EXERCISE BRIEF
In the entries below, find the line containing "before = set(bpy.data.objects)" and the line containing "return 1 if i % 2 else -1". Copy those two lines and everything between them exactly, and only that.
Start of SUPPLIED DATA
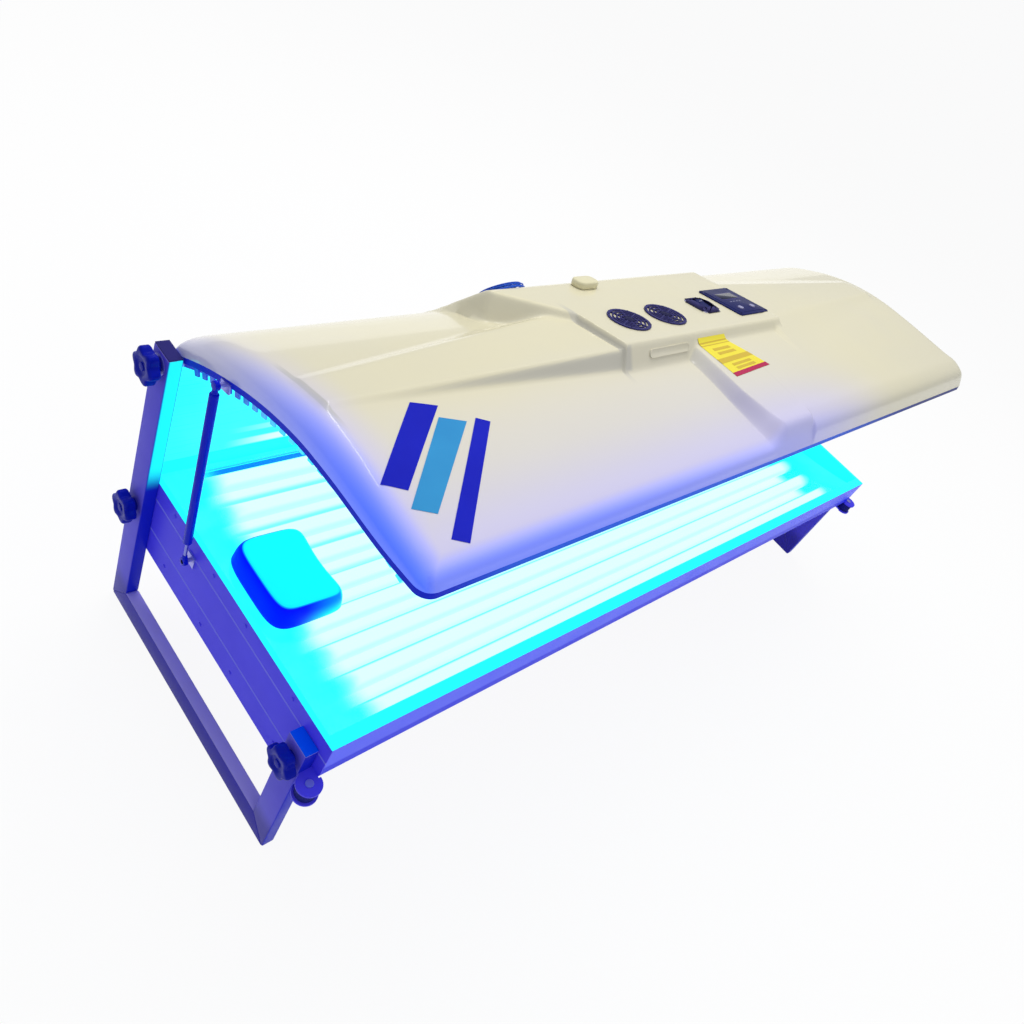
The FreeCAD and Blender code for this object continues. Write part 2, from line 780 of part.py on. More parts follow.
def skin_steps(points):
    """Rear corner, rear slope, brow, straight front panel and front corner of a skin."""
    a = flip(points)
    return [(a[1], a[2]), (a[3], a[4]), (a[5], a[6]), a[7], (a[8], a[9])]


def skin_section(points, x):
    rear_foot = (-(rear_edge + shell_wall), rim_rear)
    front_foot = (-(front_edge - shell_wall), rim_front)
    return outline(x, flip(points)[0], skin_steps(points) + [front_foot, rear_foot])


def cavity_section(points, x):
    """Inside of a skin, open below."""
    inner = offset_points(points, -shell_wall)
    ends = flip([(inner[0][0], cavity_low), (inner[-1][0], cavity_low)])
    return outline(x, ends[0], [flip(inner)[0]] + skin_steps(inner) + [ends[1]])


def blended(points, share):
    return [(a[0] + share * (b[0] - a[0]), a[1] + share * (b[1] - a[1])) for a, b in zip(rim_skin, points)]


def rounded_end(section, points, end, run):
    """End of a shell that rises from its rim by a quarter round: end and run are signed along X."""
    wires = []
    for i in range(end_steps + 1):
        turn = math.radians(90 * i / end_steps)
        wires.append(section(blended(points, math.sin(turn)), end - run * (1 - math.cos(turn))))
    return Part.makeLoft(wires, True, True)


def skin_run(section, points, x0, x1):
    return Part.Face(section(points, x0)).extrude(Vec(x1 - x0, 0, 0))


def frustum(low, low_height, high, high_height):
    """Block between two outlines in x and reach."""
    wires = []
    for corners, height in ((low, low_height), (high, high_height)):
        wires.append(Part.makePolygon([Vec(x, -reach, height) for x, reach in corners + corners[:1]]))
    return Part.makeLoft(wires, True, True)


def top_box(inset):
    """Box on top of the canopy, its faces moved in by the inset."""
    high = [(-box_half, box_front), (box_half, box_front), (box_half, box_rear), (box_corner, box_rear),
            (box_corner, box_flare_end), (-box_half, box_notch)]
    side = box_half + box_side_run
    front = box_front + box_front_run
    rear = box_rear - box_rear_run
    corner = box_corner - box_corner_run
    flare = (box_notch - box_flare_end) / (-box_half - box_corner)
    shift = box_flare_run * math.hypot(1, flare)
    notch = box_notch - box_side_run * flare + shift
    flare_end = box_notch + (corner + box_half) * flare + shift
    low = [(-side, front), (side, front), (side, rear), (corner, rear), (corner, flare_end), (-side, notch)]
    if inset:
        high = offset_points(high, -inset, closed=True)
        low = offset_points(low, -inset, closed=True)
    return frustum(low, box_foot - inset, high, box_top - inset)


def ridge(tip, root, x_tip, x_root, inset):
    """Ridge beside the box that tapers to its tip."""
    wires = []
    for corners, x in ((tip, x_tip), (root, x_root)):
        section = flip(offset_points(corners, -inset, closed=True))
        wires.append(Part.makePolygon([point(x, corner) for corner in section + section[:1]]))
    return Part.makeLoft(wires, True, True)


def ridges(inset):
    """Both ridges, their roots inside the box."""
    root = box_half - box_side_run
    return [ridge(head_ridge_tip, head_ridge_root, head_ridge_end, -root, inset),
            ridge(foot_ridge_tip, foot_ridge_root, foot_ridge_end, root, inset)]


def archway():
    """Space under the rim arch, through both ends."""
    arch = flip(rim_arch)
    steps = [arch[0], (arch[1], arch[2]), (arch[3], arch[4]), (arch[5], arch[6]), (arch[6][0], cavity_low)]
    space = extruded((arch[0][0], cavity_low), steps, -canopy_end, canopy_end)
    inside = box(-canopy_end, canopy_end, -front_edge + shell_wall, -rear_edge - shell_wall,
                 cavity_low, box_top)
    return space.common(inside)


def rear_slope():
    """Centre of the rear fan on the box's rear slope and the outward direction there, as (reach, height)."""
    run = math.hypot(box_rear_run, box_top - box_foot)
    along = (box_rear_run / run, (box_top - box_foot) / run)
    centre = (box_rear - rear_fan_drop * along[0], box_top - rear_fan_drop * along[1])
    return centre, (-along[1], along[0])


def slope_wall():
    """Thickness of the shell square to the rear slope."""
    out = rear_slope()[1]
    return shell_wall * (out[1] - out[0])


def on_rear_slope(shape):
    """Puts a piece drawn about Z, with its seat at height 0, on the box's rear slope."""
    centre, out = rear_slope()
    lean = math.degrees(math.atan2(out[0], out[1]))
    shape.Placement = Placement(Vec(rear_fan_x, -centre[0], centre[1]), Rotation(x_axis, lean))
    return shape


def control_place(centre):
    return (centre[0], -centre[1])


def shell_openings():
    """Holes of the fans, the timer, the switch and the cable cover."""
    low = box_top - 2 * shell_wall
    holes = [pillar(fan_bore, x, -fan_reach, low, box_top) for x in fan_places]
    holes.append(block(control_place(timer_centre), timer_body, low, box_top))
    holes.append(block(control_place(switch_centre), switch_well(), low, box_top))
    holes.append(pillar(cover_size[1] / 2 - shell_wall, cover_place[0], -cover_place[1], low, box_top))
    holes.append(on_rear_slope(pillar(rear_fan_bore, 0, 0, -2 * shell_wall, shell_wall)))
    return holes


def canopy_shell():
    """Moulded cover: two skins with a step between them, rounded ends, a top box and its ridges."""
    full = canopy_end - end_run
    outer = skin_run(skin_section, head_skin, -full, step_x)
    outer = outer.fuse([skin_run(skin_section, foot_skin, step_x, full),
                        rounded_end(skin_section, head_skin, -canopy_end, -end_run),
                        rounded_end(skin_section, foot_skin, canopy_end, end_run), top_box(0)] + ridges(0))
    inside = canopy_end - shell_wall
    step = step_x + shell_wall
    spaces = [skin_run(cavity_section, head_skin, -full, step),
              skin_run(cavity_section, foot_skin, step, full),
              rounded_end(cavity_section, head_skin, -inside, full - inside),
              rounded_end(cavity_section, foot_skin, inside, inside - full), top_box(shell_wall), archway()]
    for space in spaces + ridges(shell_wall) + shell_openings():
        outer = outer.cut(space)
    return swung(outer)


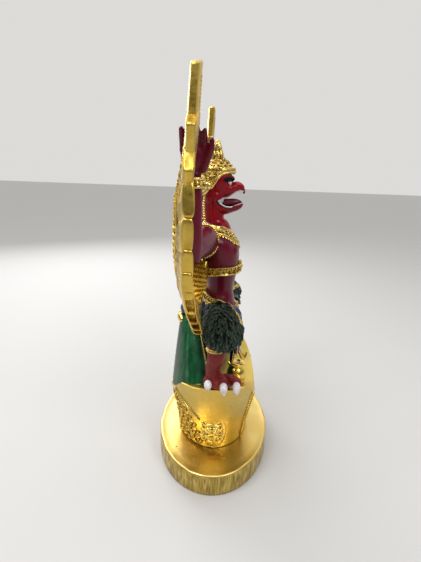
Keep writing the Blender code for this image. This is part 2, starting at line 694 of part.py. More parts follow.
def wing(side):
    thick = FEATHER_THICKNESS / unit
    for i, share in enumerate(FEATHER_SHARES):
        root, tip = throughPoints(WING_ROOTS, share), throughPoints(WING_TIPS, share)
        width = 8.2 + 2.6 * math.sin(math.pi * share)
        feather(f"primary_{side}_{i}", side, root, tip, width, thick, 0.35 * (i % 2), 3.0)
    seconds = len(FEATHER_SHARES) - 3
    for i in range(seconds):
        share = 0.10 + 0.84 * i / (seconds - 1)
        root, outer = throughPoints(WING_ROOTS, share), throughPoints(WING_TIPS, share)
        tip = root.lerp(outer, 0.62)
        feather(f"covert_{side}_{i}", side, root.lerp(outer, 0.02), tip, 8.0, 5.0, thick * 0.5, 2.0)
    scales = 9
    for i in range(scales):
        share = 0.05 + 0.90 * i / (scales - 1)
        root, outer = throughPoints(WING_ROOTS, share), throughPoints(WING_TIPS, share)
        tip = root.lerp(outer, 0.33)
        feather(f"scale_{side}_{i}", side, root.lerp(outer, -0.05), tip, 6.4, 4.0, thick * 0.7, 1.0)
    steps = 7
    spine = []
    for i in range(steps):
        root = throughPoints(WING_ROOTS, i / (steps - 1))
        spine.append(wingPoint(side, root.x - 2, root.z, 1.5))
    spine.append(at(side * 16, 8, 96))
    limb(f"wing_arm_{side}", spine, [(6.0, 5.2)] * steps + [(7, 7)], up=Vector((0, 1, 0)), sides=8)
    limb(
        f"wing_root_{side}",
        [at(side * 10, 8, 112), wingPoint(side, 30, 112, 0), wingPoint(side, 46, 122, 0)],
        [(11, 6), (10, 5), (6, 4)],
        up=Vector((0, 1, 0)), sides=8,
    )


def castAsOne(made, forms, triangles):
    """Melts the forms into the object's own mesh as one skin, with about so many triangles."""
    graph = bpy.context.evaluated_depsgraph_get()
    bm = bmesh.new()
    bm.from_mesh(made.data)
    for form in forms.objects:
        read = form.evaluated_get(graph)
        mesh = bpy.data.meshes.new_from_object(read)
        mesh.transform(form.matrix_world)
        bm.from_mesh(mesh)
        bpy.data.meshes.remove(mesh)
    bm.to_mesh(made.data)
    bm.free()
    skin = made.modifiers.new("one_skin", "REMESH")
    skin.mode = "VOXEL"
    skin.voxel_size = SKIN_GRAIN
    graph = bpy.context.evaluated_depsgraph_get()
    fine = bpy.data.meshes.new_from_object(made.evaluated_get(graph))
    made.modifiers.remove(skin)
    made.data = fine
    thin = made.modifiers.new("fewer_faces", "DECIMATE")
    thin.ratio = min(1.0, triangles / (2 * len(fine.polygons)))


def settle(made):
    """Applies the modifiers and sweeps away the crumbs that a cut leaves, keeping the largest body."""
    graph = bpy.context.evaluated_depsgraph_get()
    mesh = bpy.data.meshes.new_from_object(made.evaluated_get(graph))
    made.modifiers.clear()
    bm = bmesh.new()
    bm.from_mesh(mesh)
    bodies = []
    left = set(bm.verts)
    while left:
        body, edge = set(), [left.pop()]
        while edge:
            corner = edge.pop()
            body.add(corner)
            near = [e.other_vert(corner) for e in corner.link_edges]
            fresh = [v for v in near if v in left]
            left.difference_update(fresh)
            edge.extend(fresh)
        bodies.append(body)
    bodies.sort(key=len)
    crumbs = [v for body in bodies[:-1] for v in body]
    bmesh.ops.delete(bm, geom=crumbs, context="VERTS")
    bm.to_mesh(mesh)
    bm.free()
    made.data = mesh


def figure():
    made = torso()
    head()
    crown()
    jewellery()
    arms()
    legs()
    cloths()
    tail()
    for side in (-1, 1):
        wing(side)
    castAsOne(made, figureForms, FIGURE_TRIANGLES)
    core = pedestalCore("pedestal_clearance", GAP, cutters)
    knob = bud("bud_clearance", GAP, cutters)
    for clear in (core, knob):
        cut = made.modifiers.new(clear.name, "BOOLEAN")
        cut.operation = "DIFFERENCE"
        cut.object = clear
    settle(made)
    made.data.materials.append(paint("figure_red", (0.30, 0.02, 0.04), 0.3, 0.0))
    return made


disc()
pedestal()
figure()
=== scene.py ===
# The looks of the Garuda statue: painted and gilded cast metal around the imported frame.
# Lengths are millimetres, scaled by mm. z of the figure counts up from the pedestal's ends.
import math
import random

import bmesh
import bpy
from mathutils import Matrix, Vector
from mathutils.bvhtree import BVHTree


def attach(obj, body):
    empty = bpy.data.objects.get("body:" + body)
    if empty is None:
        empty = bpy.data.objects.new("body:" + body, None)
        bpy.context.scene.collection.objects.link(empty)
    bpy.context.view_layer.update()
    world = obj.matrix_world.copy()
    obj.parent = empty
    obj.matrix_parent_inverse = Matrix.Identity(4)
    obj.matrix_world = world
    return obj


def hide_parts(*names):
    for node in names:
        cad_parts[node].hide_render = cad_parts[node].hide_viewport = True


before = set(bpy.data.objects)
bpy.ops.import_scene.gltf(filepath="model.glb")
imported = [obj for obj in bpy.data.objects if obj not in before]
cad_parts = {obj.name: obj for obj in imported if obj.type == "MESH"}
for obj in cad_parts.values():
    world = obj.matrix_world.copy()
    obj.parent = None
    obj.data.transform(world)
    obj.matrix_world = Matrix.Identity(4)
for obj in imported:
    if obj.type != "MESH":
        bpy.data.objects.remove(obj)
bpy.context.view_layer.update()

mm = 0.001
stand = 85.0
discTop = 19.0
sides = (-1, 1)
scene = bpy.context.scene
figureNode, pedestalNode, discNode = "garuda_figure", "crescent_pedestal", "base_disc"


def at(x, y, z):
    # a place on the figure: x to its left, y to its back, z up from the pedestal's ends
    return Vector((x, y, z + stand)) * mm


def turns(count, shift=0.0):
    # angles once round in even steps; shift moves them on by a share of a step
    return [2 * math.pi * (i + shift) / count for i in range(count)]


def outward(angle):
    # level and away from the axis, where angle 0 is the statue's front
    return Vector((math.sin(angle), -math.cos(angle), 0))


def flip(i):
    return 1 if i % 2 else -1


def onSide(side, stations):
    # rows that start with x, as they are for the left side or mirrored for the right
    return [(side * row[0], *row[1:]) for row in stations]


def along(points, share):
    # a smooth curve through tuples of any length, read at a share of its way
    spans = len(points) - 1
    place = min(max(share, 0.0), 1.0) * spans
    i = min(int(place), spans - 1)
    t = place - i
    quad = (points[max(i - 1, 0)], points[i], points[i + 1], points[min(i + 2, spans)])
    return tuple(
        0.5 * (2 * q + (r - p) * t + (2 * p - 5 * q + 4 * r - s) * t * t + (3 * q - p - 3 * r + s) * t**3)
        for p, q, r, s in zip(*quad)
    )


def fine(points, count):
    return [along(points, i / (count - 1)) for i in range(count)]


def oval(centre, across, lift, count, power=2.0):
    ring = []
    for angle in turns(count, 0.5):
        c, s = math.cos(angle), math.sin(angle)
        shape = (abs(c) ** power + abs(s) ** power) ** (-1 / power)
        ring.append(centre + across * (c * shape) + lift * (s * shape))
    return ring


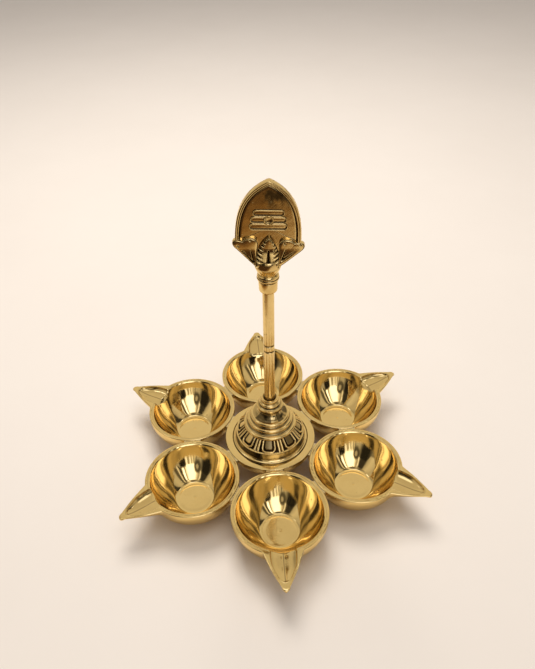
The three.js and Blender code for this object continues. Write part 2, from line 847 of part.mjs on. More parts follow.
End of SUPPLIED DATA
EXPECTED OUTPUT
before = set(bpy.data.objects)
bpy.ops.import_scene.gltf(filepath="model.glb")
imported = [obj for obj in bpy.data.objects if obj not in before]
cad_parts = {obj.name: obj for obj in imported if obj.type == "MESH"}
for obj in cad_parts.values():
    world = obj.matrix_world.copy()
    obj.parent = None
    obj.data.transform(world)
    obj.matrix_world = Matrix.Identity(4)
for obj in imported:
    if obj.type != "MESH":
        bpy.data.objects.remove(obj)
bpy.context.view_layer.update()

mm = 0.001
stand = 85.0
discTop = 19.0
sides = (-1, 1)
scene = bpy.context.scene
figureNode, pedestalNode, discNode = "garuda_figure", "crescent_pedestal", "base_disc"


def at(x, y, z):
    # a place on the figure: x to its left, y to its back, z up from the pedestal's ends
    return Vector((x, y, z + stand)) * mm


def turns(count, shift=0.0):
    # angles once round in even steps; shift moves them on by a share of a step
    return [2 * math.pi * (i + shift) / count for i in range(count)]


def outward(angle):
    # level and away from the axis, where angle 0 is the statue's front
    return Vector((math.sin(angle), -math.cos(angle), 0))


def flip(i):
    return 1 if i % 2 else -1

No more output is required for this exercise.